Find a Local in Seville

Frequently Asked Questions About Seville

Is Seville worth visiting? Yes, without reservation. Seville has some of the finest architecture in Europe, a food culture distinct from the rest of Spain, and a social intensity few cities match. The key is spending time in the right neighbourhoods rather than only the tourist centre.

What are the best things to do in Seville like a local? Cross to Triana for flamenco at Casa Anselma and tapas on its residential streets, shop the Mercado de Feria in Macarena on a weekday morning, eat at bars with no English menu between 2pm and 4pm, drink vino de naranja around Alameda de Hercules, and watch sunset from Calle Betis.

What is Seville famous for? Flamenco, which originated in Triana; the third-largest Gothic cathedral in the world; the Real Alcazar palace; and what many consider the finest tapas culture in Andalusia.

How many days do you need in Seville? Three full days covers the major monuments plus Triana and Macarena without rushing. Five days lets you understand the city's rhythm rather than pass through it. Under two days and you only see the surface.

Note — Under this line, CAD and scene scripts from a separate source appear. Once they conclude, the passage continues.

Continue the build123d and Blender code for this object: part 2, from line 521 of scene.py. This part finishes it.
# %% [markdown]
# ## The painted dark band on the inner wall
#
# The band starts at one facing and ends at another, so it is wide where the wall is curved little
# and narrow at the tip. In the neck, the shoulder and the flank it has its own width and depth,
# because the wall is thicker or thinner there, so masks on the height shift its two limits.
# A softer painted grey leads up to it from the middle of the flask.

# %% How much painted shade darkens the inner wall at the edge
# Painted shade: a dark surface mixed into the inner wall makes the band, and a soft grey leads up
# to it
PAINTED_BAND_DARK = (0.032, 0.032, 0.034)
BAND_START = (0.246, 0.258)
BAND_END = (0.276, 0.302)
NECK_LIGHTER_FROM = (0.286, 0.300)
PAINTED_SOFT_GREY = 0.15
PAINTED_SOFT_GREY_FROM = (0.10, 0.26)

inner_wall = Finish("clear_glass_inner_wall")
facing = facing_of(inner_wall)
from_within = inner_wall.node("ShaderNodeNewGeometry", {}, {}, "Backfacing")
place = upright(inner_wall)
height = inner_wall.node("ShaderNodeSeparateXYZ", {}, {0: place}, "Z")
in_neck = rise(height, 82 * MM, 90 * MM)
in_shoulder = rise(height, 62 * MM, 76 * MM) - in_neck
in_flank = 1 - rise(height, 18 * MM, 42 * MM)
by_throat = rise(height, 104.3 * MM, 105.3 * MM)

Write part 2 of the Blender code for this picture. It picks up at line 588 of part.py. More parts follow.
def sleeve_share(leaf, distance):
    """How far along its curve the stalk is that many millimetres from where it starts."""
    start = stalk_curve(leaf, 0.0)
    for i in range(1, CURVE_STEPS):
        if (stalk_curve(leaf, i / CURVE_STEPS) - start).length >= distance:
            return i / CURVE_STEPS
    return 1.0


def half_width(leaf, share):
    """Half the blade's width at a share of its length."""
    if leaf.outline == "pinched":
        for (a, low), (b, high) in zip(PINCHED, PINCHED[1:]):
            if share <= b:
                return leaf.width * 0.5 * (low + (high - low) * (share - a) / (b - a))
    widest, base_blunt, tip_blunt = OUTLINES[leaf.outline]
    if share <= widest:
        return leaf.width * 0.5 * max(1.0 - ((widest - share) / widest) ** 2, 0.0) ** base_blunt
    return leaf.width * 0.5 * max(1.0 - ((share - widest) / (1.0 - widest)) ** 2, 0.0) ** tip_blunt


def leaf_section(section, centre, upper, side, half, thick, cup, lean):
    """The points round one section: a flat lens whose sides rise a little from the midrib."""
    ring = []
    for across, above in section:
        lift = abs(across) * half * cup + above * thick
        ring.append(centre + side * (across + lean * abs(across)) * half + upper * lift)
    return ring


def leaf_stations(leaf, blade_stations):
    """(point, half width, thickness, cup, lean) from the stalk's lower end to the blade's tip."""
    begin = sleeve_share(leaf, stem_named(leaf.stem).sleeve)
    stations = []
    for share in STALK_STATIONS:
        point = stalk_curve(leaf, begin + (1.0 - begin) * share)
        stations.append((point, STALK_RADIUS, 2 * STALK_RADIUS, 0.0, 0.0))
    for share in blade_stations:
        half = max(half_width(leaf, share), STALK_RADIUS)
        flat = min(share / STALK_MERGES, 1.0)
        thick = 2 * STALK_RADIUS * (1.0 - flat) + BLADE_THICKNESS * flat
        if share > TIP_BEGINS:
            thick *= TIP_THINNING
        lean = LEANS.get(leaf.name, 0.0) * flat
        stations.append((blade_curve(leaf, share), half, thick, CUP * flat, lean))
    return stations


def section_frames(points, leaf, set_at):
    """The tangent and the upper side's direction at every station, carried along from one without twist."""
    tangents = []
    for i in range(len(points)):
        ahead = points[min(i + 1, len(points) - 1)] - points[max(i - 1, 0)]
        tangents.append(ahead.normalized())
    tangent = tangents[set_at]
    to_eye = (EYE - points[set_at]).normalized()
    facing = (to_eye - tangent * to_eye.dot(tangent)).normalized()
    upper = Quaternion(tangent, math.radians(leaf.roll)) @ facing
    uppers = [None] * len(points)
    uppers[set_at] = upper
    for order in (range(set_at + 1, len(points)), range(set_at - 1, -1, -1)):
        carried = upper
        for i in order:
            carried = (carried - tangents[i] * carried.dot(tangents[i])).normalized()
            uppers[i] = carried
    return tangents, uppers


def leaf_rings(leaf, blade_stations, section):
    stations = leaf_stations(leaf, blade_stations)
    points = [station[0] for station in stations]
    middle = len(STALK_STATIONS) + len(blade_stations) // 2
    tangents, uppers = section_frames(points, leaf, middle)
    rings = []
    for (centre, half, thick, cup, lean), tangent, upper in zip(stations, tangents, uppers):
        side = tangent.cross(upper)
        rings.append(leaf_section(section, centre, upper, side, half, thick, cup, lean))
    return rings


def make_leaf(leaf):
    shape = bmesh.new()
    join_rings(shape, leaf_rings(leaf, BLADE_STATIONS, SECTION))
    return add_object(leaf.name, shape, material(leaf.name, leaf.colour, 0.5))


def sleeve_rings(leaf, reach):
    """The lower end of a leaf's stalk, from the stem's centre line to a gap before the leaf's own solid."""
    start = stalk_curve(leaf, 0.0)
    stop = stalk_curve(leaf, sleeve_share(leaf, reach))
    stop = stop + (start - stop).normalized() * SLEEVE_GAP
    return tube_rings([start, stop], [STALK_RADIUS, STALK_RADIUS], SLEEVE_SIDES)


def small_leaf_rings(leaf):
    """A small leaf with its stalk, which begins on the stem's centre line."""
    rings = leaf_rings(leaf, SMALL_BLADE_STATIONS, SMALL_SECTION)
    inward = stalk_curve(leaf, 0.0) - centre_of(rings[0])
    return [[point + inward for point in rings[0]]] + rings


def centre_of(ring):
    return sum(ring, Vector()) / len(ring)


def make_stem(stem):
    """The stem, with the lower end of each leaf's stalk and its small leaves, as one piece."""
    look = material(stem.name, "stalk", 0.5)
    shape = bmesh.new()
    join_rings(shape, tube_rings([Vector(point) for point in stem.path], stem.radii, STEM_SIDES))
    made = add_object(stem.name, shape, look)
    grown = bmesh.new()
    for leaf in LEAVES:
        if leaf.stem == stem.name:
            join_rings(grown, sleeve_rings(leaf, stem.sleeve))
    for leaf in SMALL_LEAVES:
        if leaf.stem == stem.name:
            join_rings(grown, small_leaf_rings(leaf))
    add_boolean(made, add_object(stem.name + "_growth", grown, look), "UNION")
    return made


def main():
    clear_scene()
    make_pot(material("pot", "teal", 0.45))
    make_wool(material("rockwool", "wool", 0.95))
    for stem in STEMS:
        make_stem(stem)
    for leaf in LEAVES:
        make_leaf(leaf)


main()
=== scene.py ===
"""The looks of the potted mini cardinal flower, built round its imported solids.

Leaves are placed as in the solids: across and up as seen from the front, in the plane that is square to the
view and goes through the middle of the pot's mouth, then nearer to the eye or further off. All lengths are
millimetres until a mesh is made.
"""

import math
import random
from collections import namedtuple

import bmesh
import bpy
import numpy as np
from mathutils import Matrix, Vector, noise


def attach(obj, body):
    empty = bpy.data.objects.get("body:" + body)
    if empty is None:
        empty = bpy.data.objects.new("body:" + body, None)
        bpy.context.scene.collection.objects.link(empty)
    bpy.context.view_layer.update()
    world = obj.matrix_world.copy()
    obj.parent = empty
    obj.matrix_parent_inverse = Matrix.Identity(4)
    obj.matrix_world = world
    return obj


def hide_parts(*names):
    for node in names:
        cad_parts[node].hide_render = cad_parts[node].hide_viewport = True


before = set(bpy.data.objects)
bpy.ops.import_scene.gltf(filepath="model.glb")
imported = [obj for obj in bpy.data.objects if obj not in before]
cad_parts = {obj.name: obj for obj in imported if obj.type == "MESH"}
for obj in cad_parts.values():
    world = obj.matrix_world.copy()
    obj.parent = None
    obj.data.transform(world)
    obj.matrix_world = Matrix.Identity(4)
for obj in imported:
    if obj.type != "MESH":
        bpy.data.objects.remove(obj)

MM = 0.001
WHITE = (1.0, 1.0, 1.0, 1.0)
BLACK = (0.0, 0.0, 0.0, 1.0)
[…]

Is Seville expensive? No. It is one of the most affordable major cities in Spain. Traditional tapas run 2 to 4 euros, a menú del día with wine costs 10 to 13 euros, and the best experiences (neighbourhood walks, flamenco bars, markets) cost very little.

Should I visit Seville or Granada? Seville is a living city with strong everyday culture, food, and street life beyond tourist hours. Granada's Alhambra is arguably the most stunning building in Spain. If you must choose, Seville rewards a longer stay; Granada suits a focused two-day visit.

What do locals eat in Seville? Tapas eaten standing at a bar, often with cold fino sherry or beer. Seek out presa iberica, espinacas con garbanzos, solomillo al whisky, and berenjenas con miel. Vino de naranja, orange wine from the city's bitter oranges, is a local speciality rarely found outside Andalusia.

Is Triana worth visiting in Seville? Absolutely, and skipping it is a common mistake. Triana has the deepest roots in flamenco, the living ceramic tradition behind Seville's tilework, and a genuinely less touristy food scene than the old town. Cross the Puente de Isabel II and stay at least a few hours.